In the time without my phone, and knowing that in two hours I will be out in the cold, my mind constantly races back to the people I saw sitting on the sidewalk today. They were not sitting inside any Starbucks when it was open because they could not. I start becoming overcome with the realization that I take my morning shower (or the choice not to take one) for granted. I had the ability to make phone calls and I had the ability to call someone who could come and aid the situation. I had the ability to buy coffee and sit inside and be welcome because my appearance and scent was the customer norm and not upsetting the flow of business. I had that ability, and other people do not.
Looking back at my day after getting back in my warm house and turning on my computer, I think about what a baseball game means to me. I think about how that is my indulgence and it is not even considered a treat. On a bet with Stan Kasten, I have attended every home game for the past two years in a row. I think about how while I am at baseball games in beautiful Nationals Stadium sitting directly behind home plate and having a beer with a Judge or two, someone else possibly right outside the stadium is going hungry or not having any place to go.

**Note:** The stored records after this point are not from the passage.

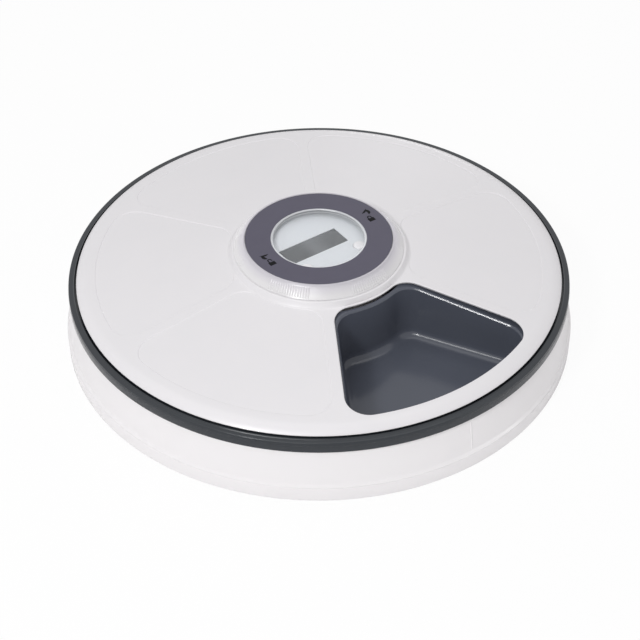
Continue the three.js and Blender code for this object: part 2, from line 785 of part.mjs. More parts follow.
// The ring has its teeth inside, a guide flange under them, and dogs on top for the tray.
function makeDriveRing() {
  const blank = turned([
    [ring_bore, ring_bottom],
    [ring_radius, ring_bottom],
    [ring_radius, ring_top],
    [ring_bore, ring_top],
  ], large_segments);
  const spaces = gearOutline(ring_teeth, ring_pitch_radius, tooth_width + backlash / 2,
    [ring_tip_radius, ring_root_radius]);
  const dog_solids = dog_angles.map((angle) => ringStretch(dog_bore, dog_radius,
    ring_top - ring_flange, ring_top + dog_height, angle, dog_width));
  const notches = Array.from({ length: meals }, (_, i) => ringStretch(tower_radius,
    ring_bore + index_notch_depth, ring_bottom - overrun, teeth_bottom + overrun,
    switch_angle + i * 2 * Math.PI / meals, index_notch_width));
  return joined([blank, ...dog_solids])
    .subtract(joined([extruded(spaces, teeth_bottom, ring_top + overrun), ...notches]));
}

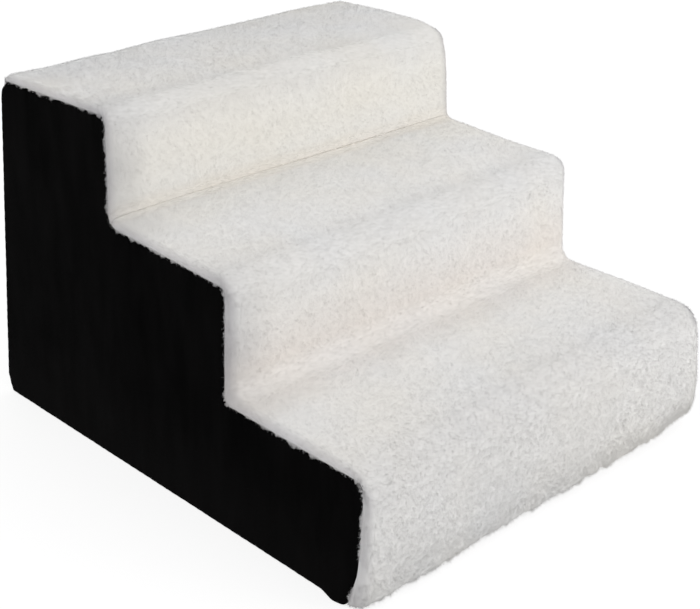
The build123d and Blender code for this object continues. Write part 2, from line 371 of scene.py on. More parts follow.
def stretched_place(tree, given):
    """Places on the object, stretched by a group's own input."""
    stretch = given.outputs["Stretch"]
    return node(
        tree, "ShaderNodeVectorMath", {"operation": "MULTIPLY"}, i0=object_place(tree), i1=stretch
    ).outputs[0]


def group(name, inputs, outputs):
    """A node group with named sockets. Gives the tree, its input node and its output node."""
    tree = bpy.data.node_groups.new(name, "ShaderNodeTree")
    for label, kind, value in inputs:
        socket = tree.interface.new_socket(name=label, in_out="INPUT", socket_type=kind)
        socket.default_value = value
    for label, kind in outputs:
        tree.interface.new_socket(name=label, in_out="OUTPUT", socket_type=kind)
    return tree, tree.nodes.new("NodeGroupInput"), tree.nodes.new("NodeGroupOutput")


def use(tree, effect, **inputs):
    """An effect group placed in a material, with its own values."""
    return node(tree, "ShaderNodeGroup", {"node_tree": effect}, **inputs)


unstretched, cloud_range = (1.0, 1.0, 1.0), (0.3, 0.7)


def make_blotches():
    """Cloudy change over a cloth, stretched along its nap."""
    tree, given, out = group(
        "blotches",
        [
            ("Size", "NodeSocketFloat", 30.0),
            ("Stretch", "NodeSocketVector", unstretched),
            ("Detail", "NodeSocketFloat", 3.0),
        ],
        [("Mask", "NodeSocketFloat")],
    )
    cloud = node(
        tree, "ShaderNodeTexNoise", None,
        Vector=stretched_place(tree, given), Scale=given.outputs["Size"],
        Detail=given.outputs["Detail"], Roughness=0.55,
    ).outputs["Fac"]
    tree.links.new(between(tree, cloud, *cloud_range), out.inputs["Mask"])
    return tree


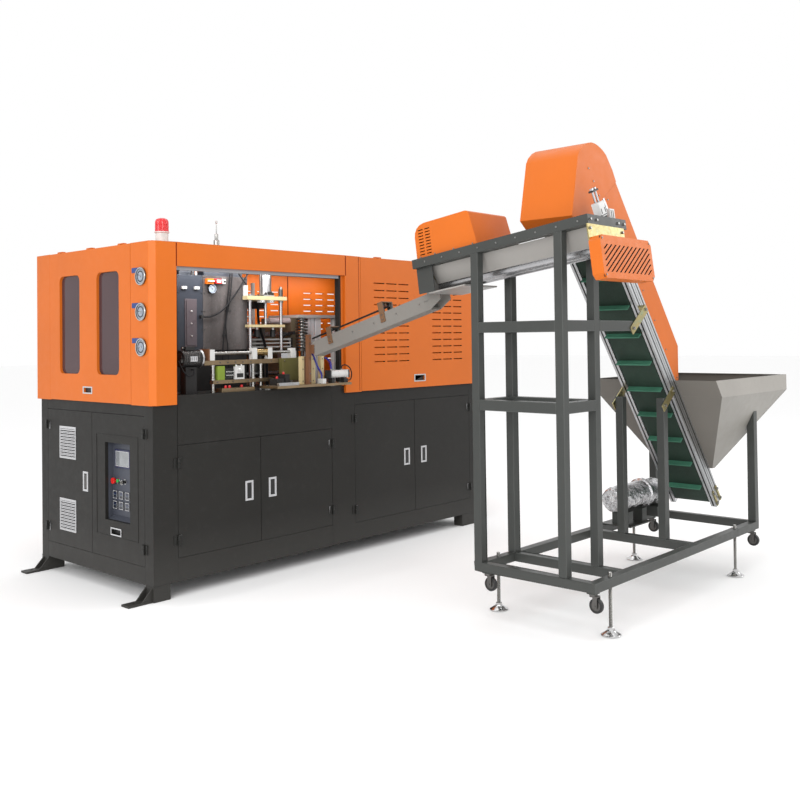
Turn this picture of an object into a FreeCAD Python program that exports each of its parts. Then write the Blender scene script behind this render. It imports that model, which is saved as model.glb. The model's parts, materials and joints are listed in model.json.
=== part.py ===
import FreeCAD, Part
import math
import os
import Sketcher
from FreeCAD import Placement, Rotation, Vector

# Blow moulding machine with an inclined bottle-blank loader.
# World axes: X runs to the right along the machine's front, Y away from the
# operator, Z up.  All sizes in millimetres.  The pieces are drawn from the
# near-left bottom corner of the cabinet and each finished piece is placed so
# that the origin is the middle of the footprint, on the floor.

doc = FreeCAD.newDocument("BlowMouldingMachine")
sheet = doc.addObject("Spreadsheet::Sheet", "Dims")


class Size:
    """A length with the expression that gives it from the sheet."""

    def __init__(self, value, text):
        self.v = float(value)
        self.t = text

    def __add__(self, o):
        o = size(o)
        return Size(self.v + o.v, "(%s + %s)" % (self.t, o.t))

    def __radd__(self, o):
        return size(o) + self

    def __sub__(self, o):
        o = size(o)
        return Size(self.v - o.v, "(%s - %s)" % (self.t, o.t))

    def __rsub__(self, o):
        return size(o) - self

    def __mul__(self, o):
        o = size(o)
        return Size(self.v * o.v, "(%s * %s)" % (self.t, o.t))

    def __rmul__(self, o):
        return size(o) * self

    def __truediv__(self, o):
        o = size(o)
        return Size(self.v / o.v, "(%s / %s)" % (self.t, o.t))

    def __neg__(self):
        return Size(-self.v, "(0 - %s)" % self.t)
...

I have a different experience today than others did going to a local suburban shopping mall where the stores are contained in a pretty building with inside walkways. People walking and shopping and happily scurrying about in a mall are being sold the image of a perfect world. When you only see pretty, you indulge more. You have been affected by marketing psychology in more ways that even the marketing architects planned. You have had blinders put on for you whether you knew it or not.